(Reuters) - China is in talks to buy at least 150 Airbus passenger jets potentially worth $20 billion when Xi Jinping pays his first visit to Europe as president at the end of this month, people familiar with the matter told Reuters.
In a broad-ranging deal that could help reset trade relations between China and Europe after a bumpy year, China is expected to buy more A330 passenger jets as talks advance to open Airbus’s second major factory in the country.
The “cabin completion” plant for A330s would bolster Airbus’s presence five years after the opening of its first final assembly plant outside Europe in the Chinese port city of Tianjin, where Chinese workers put together A320 jets.
The deal could also involve a decision to unfreeze the purchase of 27 A330s blocked by China during a recent row with the European Union over environmental policies.
“This visit to Europe by President Xi Jinping...will certainly beneficially promote the development of ties between China and the European Union,” China’s foreign ministry spokesman Hong Lei said when asked to confirm the aircraft order. “This will be an all-round development of relations.”
A spokesman for Airbus, a subsidiary of Airbus Group (AIR.PA), previously known as EADS, declined to comment. Spokespeople for major Chinese airlines including Air China (601111.SS), China Eastern (600115.SS) and China Southern (600029.SS) all declined to comment.
Both France and Germany are anxious to establish good ties with China’s leader and announcements on the Airbus deal package could be made in both countries, European officials said.
The package could also include some A320 and A350 aircraft, people familiar with the matter said.
The sources stressed that the final size of the deal could change and would depend on last-minute talks. Previous state visits have included tough negotiations on the sidelines.
The sources declined to be named as the matter was confidential.
China remains the world’s fastest-growing aviation market despite a recent slowdown in its economy, with a surge in outbound travelers fuelling the expansion.
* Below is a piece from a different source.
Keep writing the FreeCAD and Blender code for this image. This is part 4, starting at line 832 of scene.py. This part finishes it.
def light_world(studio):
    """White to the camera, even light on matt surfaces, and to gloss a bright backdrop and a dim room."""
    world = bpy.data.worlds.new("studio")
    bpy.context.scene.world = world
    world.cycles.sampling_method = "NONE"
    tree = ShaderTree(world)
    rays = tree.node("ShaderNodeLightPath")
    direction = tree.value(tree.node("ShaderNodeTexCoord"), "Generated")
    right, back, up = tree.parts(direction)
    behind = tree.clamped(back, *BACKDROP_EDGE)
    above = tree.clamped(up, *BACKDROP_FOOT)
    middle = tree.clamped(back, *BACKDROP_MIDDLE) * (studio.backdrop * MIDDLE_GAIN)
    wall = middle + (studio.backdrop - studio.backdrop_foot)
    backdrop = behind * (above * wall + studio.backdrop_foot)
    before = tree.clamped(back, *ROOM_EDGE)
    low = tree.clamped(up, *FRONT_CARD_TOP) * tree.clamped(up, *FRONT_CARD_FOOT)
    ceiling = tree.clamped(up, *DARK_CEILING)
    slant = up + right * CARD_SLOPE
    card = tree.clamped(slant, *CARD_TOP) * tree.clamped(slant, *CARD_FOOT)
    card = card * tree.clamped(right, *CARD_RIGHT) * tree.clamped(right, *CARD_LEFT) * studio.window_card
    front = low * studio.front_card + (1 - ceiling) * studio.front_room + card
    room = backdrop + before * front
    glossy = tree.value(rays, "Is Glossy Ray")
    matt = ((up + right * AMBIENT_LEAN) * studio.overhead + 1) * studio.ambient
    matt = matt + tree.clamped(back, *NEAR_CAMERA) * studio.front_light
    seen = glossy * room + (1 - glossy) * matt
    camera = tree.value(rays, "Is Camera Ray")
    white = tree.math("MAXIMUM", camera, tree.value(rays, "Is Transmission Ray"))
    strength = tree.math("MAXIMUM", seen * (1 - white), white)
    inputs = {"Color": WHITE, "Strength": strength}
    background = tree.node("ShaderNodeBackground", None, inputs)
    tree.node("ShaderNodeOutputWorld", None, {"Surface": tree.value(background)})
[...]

One in four people from China travelled by plane last year, with that number set to rise to virtually the whole active population in the next two decades, Airbus says.
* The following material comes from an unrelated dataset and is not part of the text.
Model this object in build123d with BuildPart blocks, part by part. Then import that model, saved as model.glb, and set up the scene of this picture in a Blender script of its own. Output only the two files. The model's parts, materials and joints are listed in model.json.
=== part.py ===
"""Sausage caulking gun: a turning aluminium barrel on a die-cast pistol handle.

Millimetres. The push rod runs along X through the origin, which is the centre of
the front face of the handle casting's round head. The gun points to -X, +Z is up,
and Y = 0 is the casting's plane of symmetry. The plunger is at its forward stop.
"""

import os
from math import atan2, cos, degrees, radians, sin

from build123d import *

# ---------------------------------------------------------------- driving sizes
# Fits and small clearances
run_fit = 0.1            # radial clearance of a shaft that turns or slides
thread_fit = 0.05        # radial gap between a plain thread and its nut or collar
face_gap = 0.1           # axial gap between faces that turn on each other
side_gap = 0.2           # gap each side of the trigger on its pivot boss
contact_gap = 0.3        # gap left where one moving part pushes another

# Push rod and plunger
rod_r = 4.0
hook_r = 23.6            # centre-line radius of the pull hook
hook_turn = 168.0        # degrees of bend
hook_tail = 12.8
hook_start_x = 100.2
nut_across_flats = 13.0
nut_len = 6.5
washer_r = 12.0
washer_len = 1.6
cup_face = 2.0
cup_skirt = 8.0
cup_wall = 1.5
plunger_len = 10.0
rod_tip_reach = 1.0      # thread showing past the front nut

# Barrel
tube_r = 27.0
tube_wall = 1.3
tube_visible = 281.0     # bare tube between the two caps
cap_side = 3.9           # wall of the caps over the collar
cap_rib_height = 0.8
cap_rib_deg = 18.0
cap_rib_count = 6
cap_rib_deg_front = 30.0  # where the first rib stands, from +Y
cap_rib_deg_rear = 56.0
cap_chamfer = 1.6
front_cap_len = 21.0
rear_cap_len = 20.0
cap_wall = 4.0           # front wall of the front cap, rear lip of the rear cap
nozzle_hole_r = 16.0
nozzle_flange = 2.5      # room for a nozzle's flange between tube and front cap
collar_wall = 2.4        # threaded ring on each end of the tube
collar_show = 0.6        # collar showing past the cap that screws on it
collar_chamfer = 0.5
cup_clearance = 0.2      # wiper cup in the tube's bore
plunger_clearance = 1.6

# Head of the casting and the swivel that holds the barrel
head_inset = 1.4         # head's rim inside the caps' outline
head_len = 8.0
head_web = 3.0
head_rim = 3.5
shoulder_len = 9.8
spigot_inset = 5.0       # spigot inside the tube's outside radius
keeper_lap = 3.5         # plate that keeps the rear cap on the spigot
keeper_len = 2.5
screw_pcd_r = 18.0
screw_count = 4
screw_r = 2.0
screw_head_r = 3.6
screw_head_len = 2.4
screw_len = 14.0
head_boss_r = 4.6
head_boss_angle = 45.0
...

Airbus faces stiff competition from U.S. arch-rival Boeing (BA.N) over such deals, especially for wide-body jets like the A330, an established model that Airbus is hoping to revitalize as Boeing increases output of its newer 787 Dreamliner.
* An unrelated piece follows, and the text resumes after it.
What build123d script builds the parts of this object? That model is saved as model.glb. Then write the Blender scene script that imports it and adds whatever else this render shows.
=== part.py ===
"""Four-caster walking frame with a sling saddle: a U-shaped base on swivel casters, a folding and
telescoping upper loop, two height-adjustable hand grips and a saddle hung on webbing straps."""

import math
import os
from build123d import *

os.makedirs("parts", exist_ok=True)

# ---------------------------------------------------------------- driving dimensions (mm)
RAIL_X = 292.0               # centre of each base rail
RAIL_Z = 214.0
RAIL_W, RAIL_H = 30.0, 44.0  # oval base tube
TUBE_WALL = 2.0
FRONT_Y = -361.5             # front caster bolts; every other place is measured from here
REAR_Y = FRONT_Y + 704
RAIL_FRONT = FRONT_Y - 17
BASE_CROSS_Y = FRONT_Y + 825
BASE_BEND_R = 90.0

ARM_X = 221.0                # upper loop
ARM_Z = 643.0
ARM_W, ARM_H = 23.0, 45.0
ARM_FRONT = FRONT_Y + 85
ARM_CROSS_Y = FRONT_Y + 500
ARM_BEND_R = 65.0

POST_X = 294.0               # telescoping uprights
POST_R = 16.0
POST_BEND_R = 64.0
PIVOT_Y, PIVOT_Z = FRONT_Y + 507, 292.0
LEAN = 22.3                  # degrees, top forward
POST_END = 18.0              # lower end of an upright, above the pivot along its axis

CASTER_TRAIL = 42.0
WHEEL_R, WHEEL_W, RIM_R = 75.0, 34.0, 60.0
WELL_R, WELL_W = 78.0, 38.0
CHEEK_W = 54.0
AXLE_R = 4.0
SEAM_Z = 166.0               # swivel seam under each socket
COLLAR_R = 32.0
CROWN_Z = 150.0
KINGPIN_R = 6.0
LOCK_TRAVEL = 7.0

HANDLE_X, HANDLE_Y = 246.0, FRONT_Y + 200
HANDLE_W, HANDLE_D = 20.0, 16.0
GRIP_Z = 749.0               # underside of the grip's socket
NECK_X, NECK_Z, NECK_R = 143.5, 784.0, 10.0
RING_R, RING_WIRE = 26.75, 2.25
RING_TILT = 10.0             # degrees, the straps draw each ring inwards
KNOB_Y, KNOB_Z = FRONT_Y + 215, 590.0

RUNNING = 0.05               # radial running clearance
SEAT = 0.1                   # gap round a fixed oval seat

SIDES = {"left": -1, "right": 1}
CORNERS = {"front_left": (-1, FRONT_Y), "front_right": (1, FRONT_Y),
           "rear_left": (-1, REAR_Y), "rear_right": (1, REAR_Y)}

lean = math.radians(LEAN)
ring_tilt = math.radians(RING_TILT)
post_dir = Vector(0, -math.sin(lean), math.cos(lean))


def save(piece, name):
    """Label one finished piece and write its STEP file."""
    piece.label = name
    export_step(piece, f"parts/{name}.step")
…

Both companies are offering their aircraft at steep discounts to win China’s business, industry sources say.
Airbus is promoting a new “regional” version of the A330 aimed at China’s crowded domestic market, but Boeing hopes to persuade airlines to choose its alternatives.
Boeing also appears to have deals with China for similar quantities of jets that are not yet announced, industry sources said.
Beijing has tended in the past to balance purchases of aircraft from each of the two main foreign suppliers, especially when buying popular narrow-body models like the A320 and Boeing 737 that are most used on its crowded domestic network.
Recently, China has shown signs of decoupling strategic items like air transport from diplomatic visits, with more and more airlines announcing their deals separately and new Chinese leasing companies also making a significant mark.
However, France has expressed optimism over its ties with China in nuclear energy and aerospace - diplomatic code for possible deals during the March 25-27 visit.
“We will see how many aircraft Airbus sells at the end of the visit,” a French official said this week.
Toulouse-headquartered Airbus bases most of its operations in France and Germany.
Xi plans to visit both countries, starting with France where other important industrial deals are expected to be signed, celebrating 50 years since President Charles de Gaulle became the first Western leader to recognize China.